The "Boston Blobe" ??
Cheers!
I heard that number, 70, earlier and can’t believe it. How stupid are these people? You want the least number of people necessary to be in contact.
How is it the CDC does not have the medical records (the basis for crafting new protocols) and The Boston Globe does? Paging Dr. Frieden...the imbecile in charge of new protocols.
From what I know (and I could be wrong by now), Nigeria is holding up, but they’ve lost some good people.
http://www.academia.edu/8376294/HOW_TO_SURVIVE_EBOLA_VIRUS_EBOLA_SURVIVAL_STORY
I hope Jesse Jackoff observes that many of those workers risking their lives are white.
“I heard that number, 70, earlier and cant believe it. How stupid are these people? You want the least number of people necessary to be in contact.”
As explained on another website, this represents days off, different shifts, different departments, etc...

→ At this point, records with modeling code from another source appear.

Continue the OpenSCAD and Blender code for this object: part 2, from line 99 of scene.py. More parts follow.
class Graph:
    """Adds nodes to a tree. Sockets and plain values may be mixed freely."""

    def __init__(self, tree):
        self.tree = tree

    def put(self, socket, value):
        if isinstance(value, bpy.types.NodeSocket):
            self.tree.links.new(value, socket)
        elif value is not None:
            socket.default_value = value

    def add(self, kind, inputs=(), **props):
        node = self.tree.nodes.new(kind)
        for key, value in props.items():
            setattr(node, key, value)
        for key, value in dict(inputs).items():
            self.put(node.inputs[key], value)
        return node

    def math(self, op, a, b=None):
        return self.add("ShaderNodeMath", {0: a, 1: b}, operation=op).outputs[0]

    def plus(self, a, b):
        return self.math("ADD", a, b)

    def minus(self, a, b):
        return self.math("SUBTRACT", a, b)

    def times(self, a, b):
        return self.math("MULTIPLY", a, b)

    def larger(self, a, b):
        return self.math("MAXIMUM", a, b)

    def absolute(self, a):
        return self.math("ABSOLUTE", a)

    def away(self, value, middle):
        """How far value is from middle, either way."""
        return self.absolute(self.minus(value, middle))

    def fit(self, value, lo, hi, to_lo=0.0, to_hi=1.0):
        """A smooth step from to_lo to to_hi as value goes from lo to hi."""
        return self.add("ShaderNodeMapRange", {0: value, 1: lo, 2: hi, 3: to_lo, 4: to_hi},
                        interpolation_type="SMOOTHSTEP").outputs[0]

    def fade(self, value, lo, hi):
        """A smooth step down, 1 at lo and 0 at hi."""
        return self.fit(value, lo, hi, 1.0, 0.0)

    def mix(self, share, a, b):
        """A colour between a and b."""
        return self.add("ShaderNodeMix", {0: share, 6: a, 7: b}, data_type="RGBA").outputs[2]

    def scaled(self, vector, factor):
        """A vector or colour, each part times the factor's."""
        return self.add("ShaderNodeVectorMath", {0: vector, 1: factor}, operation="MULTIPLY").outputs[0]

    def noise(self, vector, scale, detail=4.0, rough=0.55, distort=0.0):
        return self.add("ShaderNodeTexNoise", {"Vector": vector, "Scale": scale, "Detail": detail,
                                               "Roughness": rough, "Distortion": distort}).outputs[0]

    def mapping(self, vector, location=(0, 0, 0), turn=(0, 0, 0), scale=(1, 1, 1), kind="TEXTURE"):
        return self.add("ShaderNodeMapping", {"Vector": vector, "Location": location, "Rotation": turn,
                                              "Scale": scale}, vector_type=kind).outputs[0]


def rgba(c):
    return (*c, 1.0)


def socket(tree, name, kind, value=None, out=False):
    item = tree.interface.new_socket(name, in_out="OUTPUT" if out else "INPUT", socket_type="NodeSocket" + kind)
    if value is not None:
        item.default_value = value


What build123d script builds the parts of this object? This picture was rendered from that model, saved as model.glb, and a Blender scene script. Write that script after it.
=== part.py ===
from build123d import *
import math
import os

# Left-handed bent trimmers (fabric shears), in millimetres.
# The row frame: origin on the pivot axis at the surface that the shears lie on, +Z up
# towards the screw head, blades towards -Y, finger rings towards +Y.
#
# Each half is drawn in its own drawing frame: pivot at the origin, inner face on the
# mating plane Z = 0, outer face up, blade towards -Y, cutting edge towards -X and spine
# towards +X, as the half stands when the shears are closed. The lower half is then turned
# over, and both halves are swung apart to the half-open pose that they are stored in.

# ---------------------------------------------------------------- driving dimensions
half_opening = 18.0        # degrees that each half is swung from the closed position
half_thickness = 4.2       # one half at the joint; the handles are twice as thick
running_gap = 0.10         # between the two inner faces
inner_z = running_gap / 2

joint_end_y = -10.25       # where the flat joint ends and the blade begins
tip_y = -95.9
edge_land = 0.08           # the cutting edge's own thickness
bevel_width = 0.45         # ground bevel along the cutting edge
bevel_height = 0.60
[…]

In a Union Hospital, you aren’t going to get 24/7 coverage with just one or two people.
Do these people (CDC) even realize how that sounds? Lord, helps us...
Isn’t Texas Health Pres in Dallas a sister hospital to Texas Health Harris hospital in FW? I think many doctors go back and forth. Scary.

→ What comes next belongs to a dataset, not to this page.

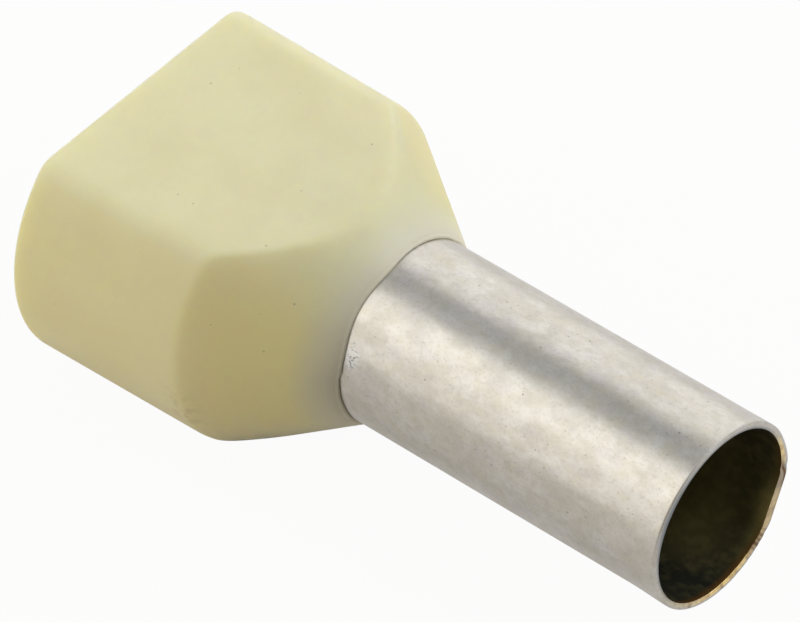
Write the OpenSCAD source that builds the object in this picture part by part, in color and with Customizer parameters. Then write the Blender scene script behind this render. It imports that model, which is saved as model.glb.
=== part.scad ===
// Twin-entry wire ferrule. A tinned copper barrel is pushed through a moulded collar until its
// flared end seats in the collar's throat. Two insulated wires go into the wide end of the
// collar, and their bared strands share the barrel.
// Millimetres. +X runs along the barrel to its mouth, +Y across the collar's width and +Z up.
// The origin is on the barrel's axis, in the plane of the collar's front lip.

/* [Barrel] */
// Outside diameter of the copper tube
barrel_od = 7; // [6.8:0.05:7.05]
// Wall of the copper tube
barrel_wall = 0.25; // [0.15:0.05:0.4]
// Length of tube in front of the collar
barrel_reach = 14; // [8:0.5:25]
// Length of tube inside the collar
barrel_hold = 4; // [2.5:0.25:4.5]
// How far the tube opens out along the length inside the collar
flare_rise = 0.15; // [0.05:0.05:0.25]
// Rounding on both edges of the mouth
mouth_round = 0.07; // [0.02:0.01:0.07]

/* [Collar] */
// Length of the collar
collar_length = 12; // [10:0.5:16]
// Width across the bulged sides at the wire entry
collar_width = 13.8; // [13.4:0.1:15]
// Thickness across the flat faces
collar_thick = 9.15; // [9:0.05:9.6]
// Radius of the bulged sides
side_radius = 6.2; // [6:0.05:6.8]
// Radius of the four long corners
corner_radius = 1; // [0.9:0.05:1.4]
// Draft of the bulged sides, which close in towards the barrel
side_draft = 1.4; // [0:0.1:3]
// Wall round the wire entry
collar_wall = 0.8; // [0.6:0.05:0.8]
// Angle between the front cone and the barrel's axis
cone_angle = 34.3; // [30:0.1:40]
// Thickness of the lip where the cone runs out on the barrel
lip = 0.06; // [0.03:0.01:0.2]
// Rounding where the faces turn into the front cone
fold_radius = 0.9; // [0.2:0.05:1.5]
// Rounding on both edges of the wire entry
entry_round = 0.2; // [0.05:0.05:0.25]
// Length of the funnel that leads the strands into the barrel
funnel_length = 3; // [2:0.25:4]

/* [Hidden] */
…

That’s something else that worries me. When my brother was in the ICU for a few weeks, near death last year*, one thing that bothered me was the way that nurses were rotated. It seemed that rather than keep a relative few caring for him, who would then have more consistent interaction with him, and more “hands on experience” with his case, the hospital rotated through so many we could not keep track of them. And, more often than not, if we had a question, the nurse did not know, would have to go check with someone or something, etc. The caregivers all seemed very compassionate and caring, and they did pull my brother through, but, well, it was disturbing, and frustrating for the family.
Later, when my brother was in rehab, he pretty much had the same nurses and other caregivers seeing him from day to day.

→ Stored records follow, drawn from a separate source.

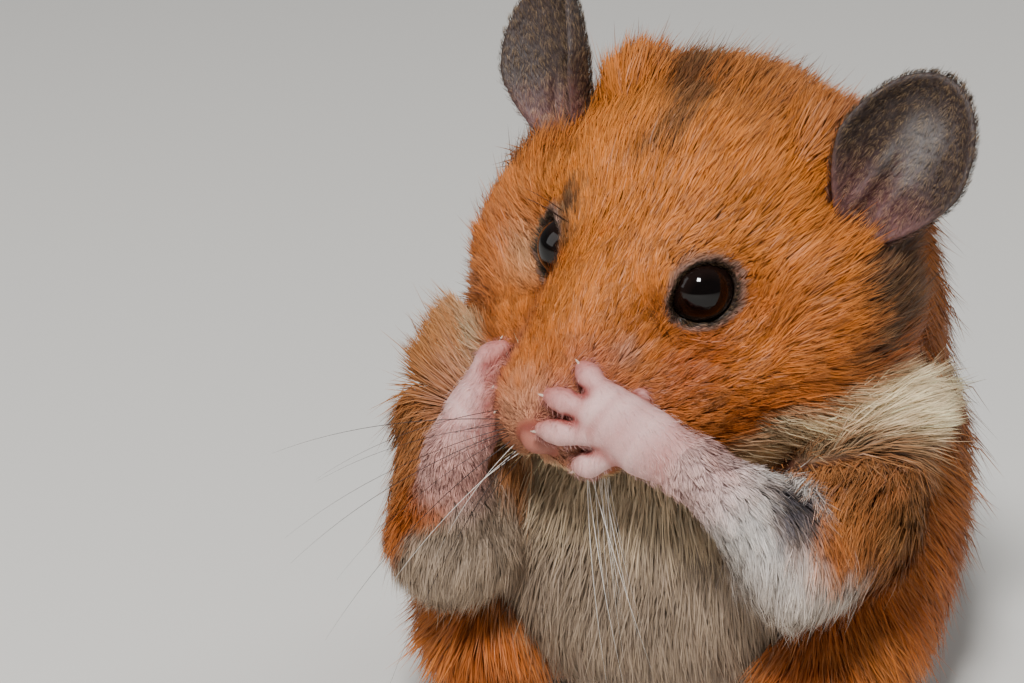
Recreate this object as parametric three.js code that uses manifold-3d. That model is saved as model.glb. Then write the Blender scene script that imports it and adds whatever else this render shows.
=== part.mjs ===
// A syrian hamster sitting up on its haunches and washing its face with both forepaws:
// a still, life-size display model, as in a museum case.
// Millimetres, +Z up. The animal faces -Y, its own left side is +X, and the floor is Z = 0.
// The solids follow the outline of the coat, and a hairline gap parts each from its neighbours.
import * as THREE from "three";
import { mergeVertices } from "three/addons/utils/BufferGeometryUtils.js";
import Module from "manifold-3d";

const wasm = await Module();
wasm.setup();

// ---- Driving dimensions ----
const GAP = 0.3; // hairline between neighbours
const COARSE_GAP = 0.3; // added where the room for a neighbour is cut with broader facets
const BODY_WIDTH = 54; // across the flanks, coat included
const BODY_DEPTH = 60; // from belly to back
const EYE_HEIGHT = 52; // of the point midway between the eyes
const EYES_FORWARD = 16; // that point, ahead of the middle of the body
const EYES_ASIDE = -2; // and to the animal's right, as the head is turned
const HEAD_TURN = -17; // degrees, to the animal's right
const HEAD_TILT = 4; // degrees, left ear down
const HEAD_NOD = 20; // degrees, nose down
const EYE_SPACING = 14.8; // between the middles of the eyeballs
const EYE_RADIUS = 3.3;
const EAR_LENGTH = 19;
const EAR_WIDTH = 13.2;
const EAR_THICK = 1.3;
const EAR_CUP = 3.6; // how far its rims stand forward of its middle
const FOOT_LENGTH = 18.5; // hind foot, heel to the longest toe
const TAIL_LENGTH = 14;

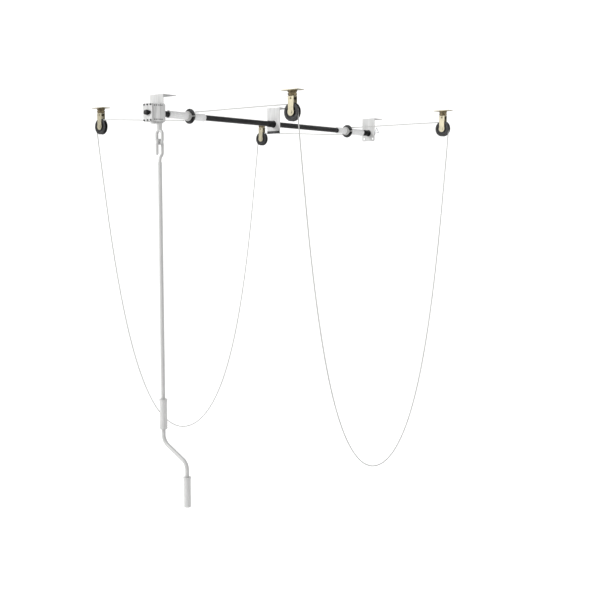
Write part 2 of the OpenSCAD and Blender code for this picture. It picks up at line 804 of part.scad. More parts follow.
module pulley_plate(at) {
  color(gold) difference() {
    translate([at[0] - plate_l / 2, at[1] - plate_w / 2, -sheet]) cube([plate_l, plate_w, sheet]);
    for (x = [-1, 1], y = [-1, 1])
      rod_z(screw_hole_d / 2, -sheet - 1, 1, at[0] + x * plate_hole_x / 2, at[1] + y * plate_hole_y / 2);
    rod_z(kingpin_r + slip, -sheet - 1, 1, at[0], at[1]);
  }
}

// One leg, seen along the axle: square at the top, slightly waisted, with a wider round end
module leg_outline() {
  polygon([[-leg_half_w, crown_z], [-leg_half_w, shoulder_z], [-leg_waist, waist_z], [-leg_waist, axle_z],
           [leg_waist, axle_z], [leg_waist, waist_z], [leg_half_w, shoulder_z], [leg_half_w, crown_z]]);
  translate([0, axle_z]) circle(leg_end_r);
}

module pulley_fork(at) {
  outer = leg_gap + leg_t;
  color(gold) translate([at[0], at[1], 0]) difference() {
    union() {
      for (y = [-outer, leg_gap]) along_y(y, y + leg_t) leg_outline();
      translate([-crown_half_w, -outer, crown_z - sheet]) cube([2 * crown_half_w, 2 * outer, sheet]);
    }
    rod_y(axle_r + slip, -outer - 1, outer + 1, 0, axle_z);
    rod_y(keeper_pin_r + slip, -outer - 1, outer + 1, 0, keeper_z);
    rod_z(kingpin_r + slip, crown_z - sheet - 1, crown_z + 1);
  }
}

module each_pulley() for (at = PULLEYS) translate([at[0], at[1], 0]) children();

module pulley_axles() {
  outer = leg_gap + leg_t;
  color(gold) each_pulley() {
    rod_y(axle_r, -axle_half, axle_half, 0, axle_z);
    rod_y(axle_head_r, -outer - axle_head_t, -outer, 0, axle_z);
    rod_y(axle_head_r - 1.5, outer, outer + axle_head_t, 0, axle_z);
  }
}

module axle_sleeves()
  color(steel) each_pulley() ring_y(axle_r + slip, sleeve_out_r, -leg_gap, leg_gap, 0, axle_z);

// The turned neck between plate and fork, with the kingpin that is headed over under the fork
module pulley_necks() {
  crown_bottom = crown_z - sheet;
  color(gold) each_pulley() {
    rod_z(kingpin_r, crown_bottom - kingpin_head_t, -0.1);
    rod_z(kingpin_head_r, crown_bottom - kingpin_head_t, crown_bottom);
    rotate_extrude() polygon([[0, -sheet], [19.5, -sheet], [19.5, -10], [16.5, -11], [16.5, -14], [19, -15],
                              [19, -22], [15.5, crown_z], [0, crown_z]]);
  }
}

module rope_keepers() {
  outer = leg_gap + leg_t;
  color(gold) each_pulley() {
    rod_y(keeper_r, -leg_gap, leg_gap, 0, keeper_z);
    rod_y(keeper_pin_r, -outer, outer, 0, keeper_z);
    for (y = [-outer - 1, outer]) rod_y(keeper_r, y, y + 1, 0, keeper_z);
  }
}

// Half of the wheel's section, radius by half width
module wheel_section() {
  half_w = wheel_w / 2;
  web_half = half_w - web_depth;
  bore = sleeve_out_r + running_gap;
  rim_out = wheel_r + 1;
  difference() {
    polygon([[bore, -hub_half_w], [hub_r, -hub_half_w], [web_in_r, -web_half], [web_out_r - 2, -web_half],
             [web_out_r, -half_w], [wheel_r, -half_w], [wheel_r, half_w], [web_out_r, half_w],
             [web_out_r - 2, web_half], [web_in_r, web_half], [hub_r, hub_half_w], [bore, hub_half_w]]);
    translate([groove_r, 0]) circle(groove_round);
    polygon([[groove_r, -groove_round], [rim_out, -groove_rim_half],
             [rim_out, groove_rim_half], [groove_r, groove_round]]);
  }
}

module pulley_wheel(at) {
  color(black) translate([at[0], at[1], axle_z]) rotate([-90, 0, 0]) rotate_extrude() wheel_section();
}

// ---- Nodes ----

bracket_winch();
bracket_middle();
bracket_end();
middle_edge_strip();
shaft_bush(middle_plate_y);  // bush_middle
shaft_bush(end_plate_y);  // bush_end
gearbox_body();
gearbox_cover();
gearbox_rear_plate();
gearbox_screws();
gearbox_bolts();
front_flange();
bearing_front();
bearing_rear();
worm_bushes();
pulley_plate(AT_FL);  // pulley_plate_fl
pulley_plate(AT_FR);  // pulley_plate_fr
pulley_plate(AT_RL);  // pulley_plate_rl
pulley_plate(AT_RR);  // pulley_plate_rr
pulley_fork(AT_FL);  // pulley_fork_fl
pulley_fork(AT_FR);  // pulley_fork_fr
pulley_fork(AT_RL);  // pulley_fork_rl
pulley_fork(AT_RR);  // pulley_fork_rr
pulley_axles();
axle_sleeves();
pulley_necks();
rope_keepers();
rope_run(RUN_FL);  // rope_run_fl
rope_run(RUN_FR);  // rope_run_fr
rope_run(RUN_RL);  // rope_run_rl
rope_run(RUN_RR);  // rope_run_rr
rope_sling(sling_left_x);  // rope_sling_left
rope_sling(sling_right_x);  // rope_sling_right
shaft_tube_winch();
shaft_tube_end();
shaft_coupler();
end_collar();
drum(DRUM_FRONT);  // drum_front
drum(DRUM_REAR);  // drum_rear
drum_flange(DRUM_FRONT);  // drum_flange_front
drum_flange(DRUM_REAR);  // drum_flange_rear
rope_winding(DRUM_FRONT);  // rope_winding_front
rope_winding(DRUM_REAR);  // rope_winding_rear
set_screws();
gear_shaft();
worm_wheel();
drive_hub();
end_pin();
worm();
worm_eye();
crank_hook();
crank_tube();
hook_pin();
grip_rings();
upper_grip();
lower_grip();
pulley_wheel(AT_FL);  // pulley_wheel_fl
pulley_wheel(AT_FR);  // pulley_wheel_fr
pulley_wheel(AT_RL);  // pulley_wheel_rl
pulley_wheel(AT_RR);  // pulley_wheel_rr
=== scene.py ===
"""Looks of the ceiling mounted pulley rack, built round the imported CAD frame. Metres throughout."""
import json
import math

import bpy
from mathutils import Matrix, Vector


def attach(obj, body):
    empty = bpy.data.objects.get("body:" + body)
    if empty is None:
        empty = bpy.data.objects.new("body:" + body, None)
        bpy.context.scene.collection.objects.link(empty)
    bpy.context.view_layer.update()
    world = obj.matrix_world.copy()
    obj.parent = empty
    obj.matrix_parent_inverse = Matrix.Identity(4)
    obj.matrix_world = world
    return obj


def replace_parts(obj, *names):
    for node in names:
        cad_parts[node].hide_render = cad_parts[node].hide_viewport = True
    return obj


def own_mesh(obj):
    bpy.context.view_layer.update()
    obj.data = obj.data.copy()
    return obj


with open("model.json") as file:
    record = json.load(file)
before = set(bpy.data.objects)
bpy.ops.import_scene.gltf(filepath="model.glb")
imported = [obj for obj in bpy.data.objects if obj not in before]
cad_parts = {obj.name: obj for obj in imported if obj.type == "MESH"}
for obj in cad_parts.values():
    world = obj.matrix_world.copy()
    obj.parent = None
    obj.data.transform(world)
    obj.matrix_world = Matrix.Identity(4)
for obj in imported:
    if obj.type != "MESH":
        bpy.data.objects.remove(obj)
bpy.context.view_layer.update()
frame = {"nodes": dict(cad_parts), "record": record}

ROOT = "mounts_and_ropes"
SHAFT = "shaft_body"
ROPE_R = 0.0025
DRUM_ROPE_R = 0.0185
SHAFT_Z = -0.078
ROPE_SIDES = 12

# ---- Camera, at the photograph's angle ----

CAMERA_AT = Vector((3.1095, -3.6247, -0.4544))
CAMERA_AZIMUTH = math.radians(39.4)
CAMERA_PITCH = math.radians(5.67)
CAMERA_LENS_MM = 58.57
CAMERA_SENSOR_MM = 36


def add_camera():
    data = bpy.data.cameras.new("camera")
    data.lens = CAMERA_LENS_MM
    data.sensor_width = CAMERA_SENSOR_MM
    data.clip_end = 60
    camera = bpy.data.objects.new("camera", data)
    camera.location = CAMERA_AT
    camera.rotation_euler = (math.radians(90) - CAMERA_PITCH, 0, CAMERA_AZIMUTH)
    bpy.context.scene.collection.objects.link(camera)
    bpy.context.scene.camera = camera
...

At any rate, my brother was not deadly infectious. In the case of a deadly infectious disease, having a large number of people in contact with the patient just seems nuts...
“I heard that number, 70, earlier and cant believe it. How stupid are these people? You want the least number of people necessary to be in contact.”
They must’ve believed the administration that there was no risk.
If they have no clue what protocol was breached, how can they insure it won’t happen again?
Wasn’t there a Monty Python skit like that?
70 people paid by who?! Close the $&!# borders and quarantine Africa.
Oh the new hospitalist way is to assign “teams”, that way you spread out the risk of malpractice between 70 different people, see.
Just like it is never recognized that white people put themselves on the line for the civil rights of blacks, it won’t be recognized that white people cared for dying black people either.
This is evidence that many more people were exposed and more Ebola cases to come. Who chose Texas for this?